■ Task to carry out ■
List every line in this data where the string "from" occurs.

********

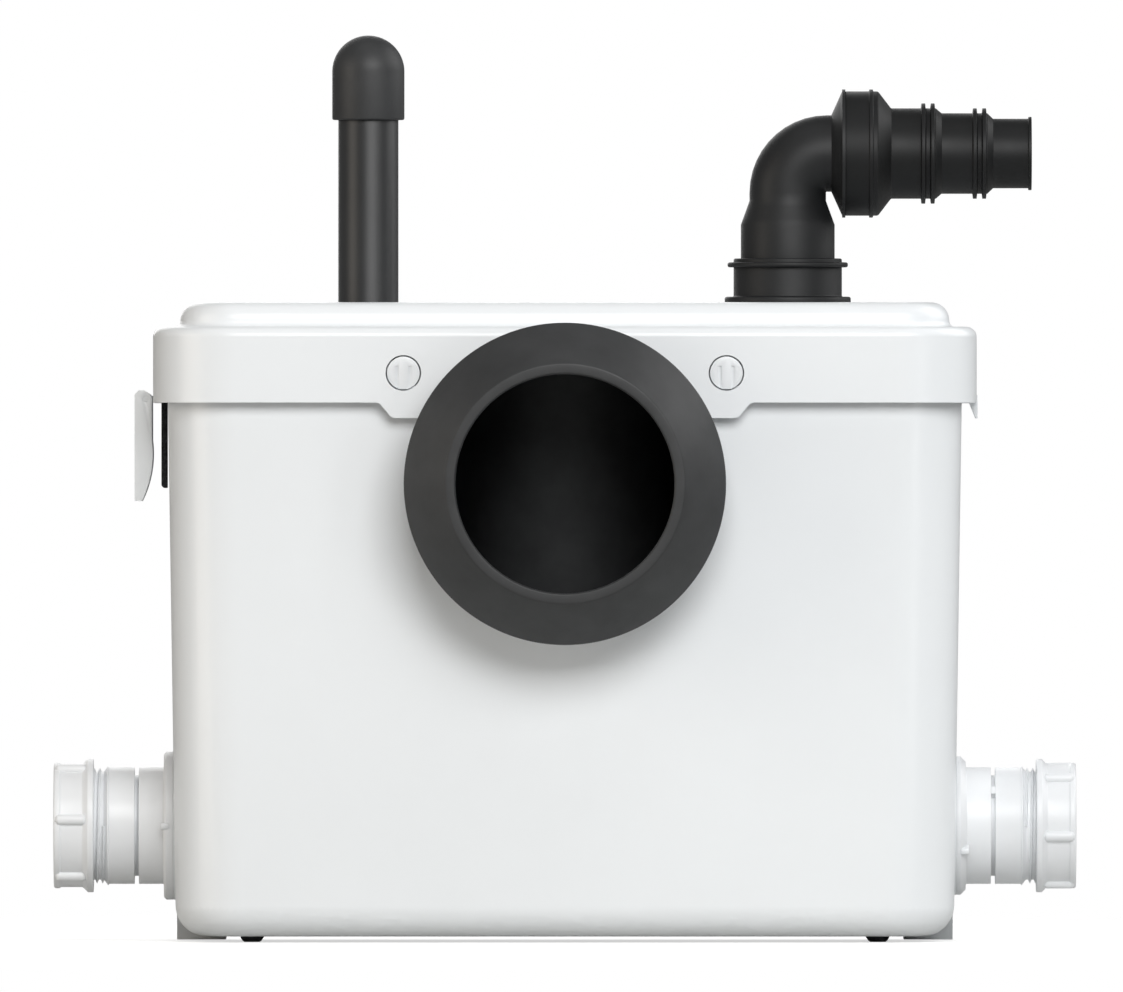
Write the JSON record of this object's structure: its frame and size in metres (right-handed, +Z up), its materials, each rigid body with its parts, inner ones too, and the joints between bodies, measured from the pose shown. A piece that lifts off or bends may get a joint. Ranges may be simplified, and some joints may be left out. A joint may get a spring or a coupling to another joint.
{
  "type": "macerator toilet pump",
  "caption": "Floor-standing macerator pump: tapered white tank and lid, rubber pan sleeve in front, threaded side inlets, capped vent and swivelling stepped discharge elbow.",
  "frame": {"origin": "on the floor, midway between the two floor-fixing holes behind the tank", "axes": "+X to the right seen from the pan, -Y towards the pan, +Z up"},
  "size_m": [0.4238, 0.223, 0.3756],
  "materials": {
    "white_abs": "smooth gloss white moulding",
    "white_nut": "smooth white polypropylene",
    "black_rubber": "matt black rubber",
    "black_plastic": "satin black moulding",
    "grey_plastic": "matt grey moulding",
    "filter_foam": "dark filter cassette",
    "steel": "bright steel",
    "motor_alloy": "cast alloy",
    "coated_alloy": "black epoxy coat over cast alloy",
    "lamination": "stacked laminations",
    "copper": "enamelled winding",
    "seal_rubber": "soft black rubber",
    "acetal": "natural acetal"
  },
  "bodies": {
    "tank": {"tank": "white_abs", "pan_sleeve": "black_rubber", "sleeve_clamp": "steel", "clamp_screw": "steel", "floor_bracket_left": "white_abs", "floor_bracket_right": "white_abs", "bracket_screws": "steel", "rubber_feet": "black_rubber", "cutter_basket": "grey_plastic", "inlet_body_left": "white_nut", "inlet_body_right": "white_nut", "inlet_flange_seals": "seal_rubber", "inlet_lock_rings": "white_nut", "inlet_seals": "seal_rubber"},
    "lid": {"lid": "white_abs", "lid_gasket": "seal_rubber", "filter_cassette": "filter_foam", "vent_pipe": "black_plastic", "cable_gland": "black_plastic", "motor_housing": "coated_alloy", "motor_cover": "coated_alloy", "cover_screws": "steel", "stator_core": "lamination", "stator_windings": "copper", "motor_bearings": "steel", "shaft_seal": "seal_rubber", "volute": "grey_plastic", "volute_cover": "grey_plastic", "volute_screws": "steel", "discharge_riser": "black_plastic", "discharge_collar": "black_plastic", "collar_nut": "black_plastic", "retaining_ring": "black_plastic", "electrics_box": "grey_plastic", "pressure_chamber": "grey_plastic", "membrane": "seal_rubber", "microswitch": "black_plastic", "capacitor": "motor_alloy", "terminal_block": "acetal"},
    "rotor": {"shaft": "steel", "rotor_core": "lamination", "impeller": "black_plastic", "cutter_blades": "steel", "blade_nut": "steel"},
    "elbow": {"elbow": "black_plastic", "swivel_o_ring": "seal_rubber", "valve_seat": "grey_plastic", "reducer": "black_rubber"},
    "vent_cap": {"vent_cap": "black_rubber"},
    "filter_hood": {"filter_hood": "white_abs"},
    "release_left": {"release_tongue_left": "white_abs"},
    "release_right": {"release_tongue_right": "white_abs"},
    "plunger": {"switch_plunger": "acetal"},
    "valve": {"valve_flap": "seal_rubber"},
    "flap_left": {"inlet_flap_left": "seal_rubber"},
    "flap_right": {"inlet_flap_right": "seal_rubber"},
    "washer_left": {"slip_washer_left": "acetal"},
    "washer_right": {"slip_washer_right": "acetal"},
    "nut_left": {"inlet_nut_left": "white_nut"},
    "nut_right": {"inlet_nut_right": "white_nut"}
  },
  "joints": [
    {"name": "lid_lift", "type": "slide", "parent": "tank", "child": "lid", "axis": [0, 0, 1], "range_m": [0, 0.24]},
    {"name": "rotor_spin", "type": "hinge", "parent": "lid", "child": "rotor", "pos_m": [0, -0.077, 0.1], "axis": [0, 0, 1], "continuous": true},
    {"name": "elbow_swivel", "type": "hinge", "parent": "lid", "child": "elbow", "pos_m": [0.0926, -0.057, 0.29], "axis": [0, 0, 1], "range_deg": [-180, 180]},
    {"name": "valve_swing", "type": "hinge", "parent": "elbow", "child": "valve", "pos_m": [0.1211, -0.057, 0.3439], "axis": [0, -1, 0], "range_deg": [0, 45]},
    {"name": "cap_pull", "type": "slide", "parent": "lid", "child": "vent_cap", "axis": [0, 0, 1], "range_m": [0, 0.04]},
    {"name": "hood_tilt", "type": "hinge", "parent": "lid", "child": "filter_hood", "pos_m": [-0.1736, -0.09, 0.2246], "axis": [0, 1, 0], "range_deg": [0, 55]},
    {"name": "release_left_press", "type": "hinge", "parent": "lid", "child": "release_left", "pos_m": [-0.0667, -0.1693, 0.2293], "axis": [-1, 0, 0], "range_deg": [0, 7], "stiffness_Nm_per_rad": 0.5},
    {"name": "release_right_press", "type": "hinge", "parent": "lid", "child": "release_right", "pos_m": [0.0667, -0.1693, 0.2293], "axis": [-1, 0, 0], "range_deg": [0, 7], "stiffness_Nm_per_rad": 0.5},
    {"name": "plunger_press", "type": "slide", "parent": "lid", "child": "plunger", "axis": [0, 0, 1], "range_m": [0, 0.0015], "stiffness_N_per_m": 200},
    {"name": "flap_left_swing", "type": "hinge", "parent": "tank", "child": "flap_left", "pos_m": [-0.146, -0.09, 0.0693], "axis": [0, -1, 0], "range_deg": [0, 60]},
    {"name": "flap_right_swing", "type": "hinge", "parent": "tank", "child": "flap_right", "pos_m": [0.146, -0.09, 0.0693], "axis": [0, 1, 0], "range_deg": [0, 60]},
    {"name": "washer_left_slide", "type": "slide", "parent": "tank", "child": "washer_left", "axis": [-1, 0, 0], "range_m": [0, 0.007]},
    {"name": "washer_right_slide", "type": "slide", "parent": "tank", "child": "washer_right", "axis": [1, 0, 0], "range_m": [0, 0.007]},
    {"name": "nut_left_unscrew", "type": "hinge", "parent": "washer_left", "child": "nut_left", "pos_m": [-0.2, -0.09, 0.0477], "axis": [-1, 0, 0], "range_deg": [0, 1080]},
    {"name": "nut_right_unscrew", "type": "hinge", "parent": "washer_right", "child": "nut_right", "pos_m": [0.2, -0.09, 0.0477], "axis": [1, 0, 0], "range_deg": [0, 1080]}
  ],
  "couplings": [
    {"joint": "washer_left_slide", "follows": "nut_left_unscrew", "m_per_rad": 0.00036749},
    {"joint": "washer_right_slide", "follows": "nut_right_unscrew", "m_per_rad": 0.00036749}
  ]
}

********

■ Full response ■
Write the JSON record of this object's structure: its frame and size in metres (right-handed, +Z up), its materials, each rigid body with its parts, inner ones too, and the joints between bodies, measured from the pose shown. A piece that lifts off or bends may get a joint. Ranges may be simplified, and some joints may be left out. A joint may get a spring or a coupling to another joint.
  "frame": {"origin": "on the floor, midway between the two floor-fixing holes behind the tank", "axes": "+X to the right seen from the pan, -Y towards the pan, +Z up"},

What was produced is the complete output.